The main explanations are twofold : (a) in England, the Agricultural Revolution had both set free a considerable segment of the population hitherto employed in food production in the countryside (thus creating a class desparate for any kind of paid work) and created a demand for machinery, intended to further reduce the need for workers on the farms. By contrast, in continental Europe (with the exception of the Netherlands, again a country practically without a mining industry), held on to the institution of serfdom until the French Revolution or beyond. (b) England had a better infrastructure, regulations providing for the protection of patents; scientific societies offering incentives for inventions. England, in part due to her colonial trade, had a class of persons affluent enough to put up such incentives; Prussia, by contrast, focussed most of her energies on her military, and lacked regulations regarding the protection of patents, introducing these only comparatively late.

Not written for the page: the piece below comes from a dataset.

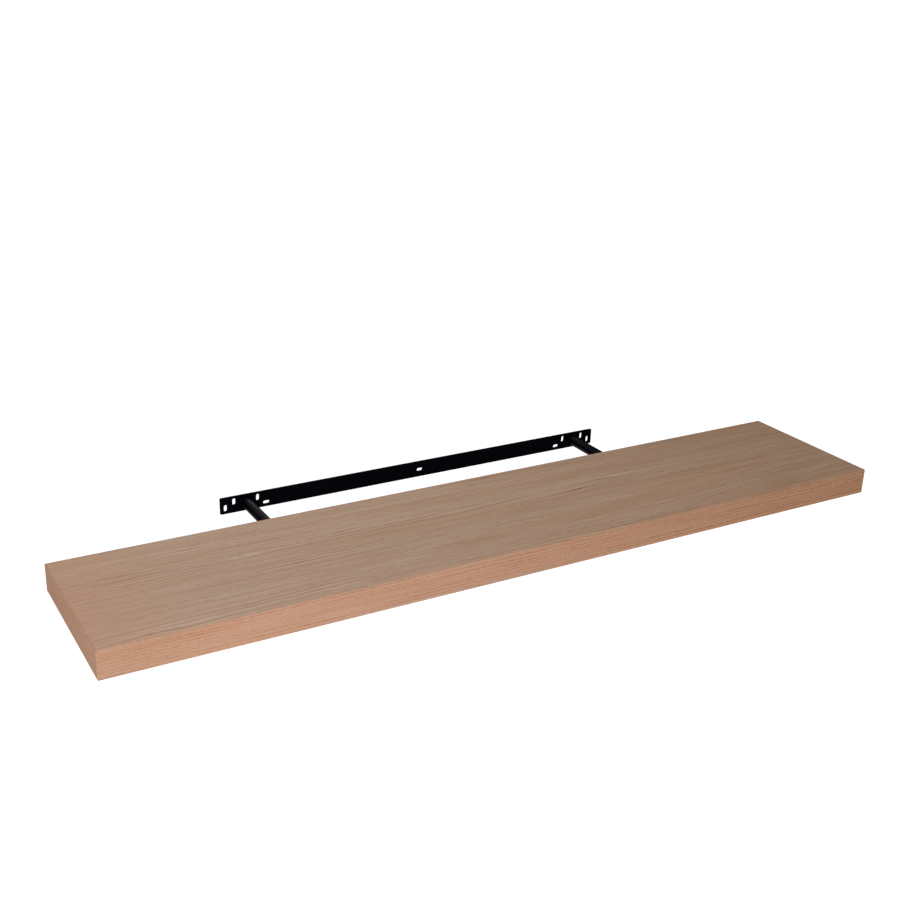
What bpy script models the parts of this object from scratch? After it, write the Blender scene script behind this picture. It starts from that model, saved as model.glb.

The First Industrial Revolution : Major Industries mining industry, steel production (large scale steel mills producing poor quality steel; this was overcome only by the Bessemer technique - blowing oxygen into the furnace), machinery industry, textile industry, transportation.
Textile industry - automatization of the spinning and weaving processes; transportation - locomotive Trevilock 1804, steam ship 1817 (contested), train 1829 Stephenson.

Environment in which the Industrial Revolutiion took place : a Laissez-Faire economic policy; a large demand for weapons, ammunition, uniforms triggering a boom in key industries (Wars of the Coalition 1792-1815). A seemingly insatiable demand for coal and steel.
The rapid progress of the Industrial Revolution triggered the various, competing institutions issuing patents in England being combined, similar intitutions being established in countries in the continent, the process of establishing industrial standards begun. The Industrial Revolution spread beyond the United Kingdom, to the U.S., to Belgium and further into Prussia.
The factory, a comparatively large scale production unit, where a number of processes were combined in one enterprise, became the standard unit of industrial production.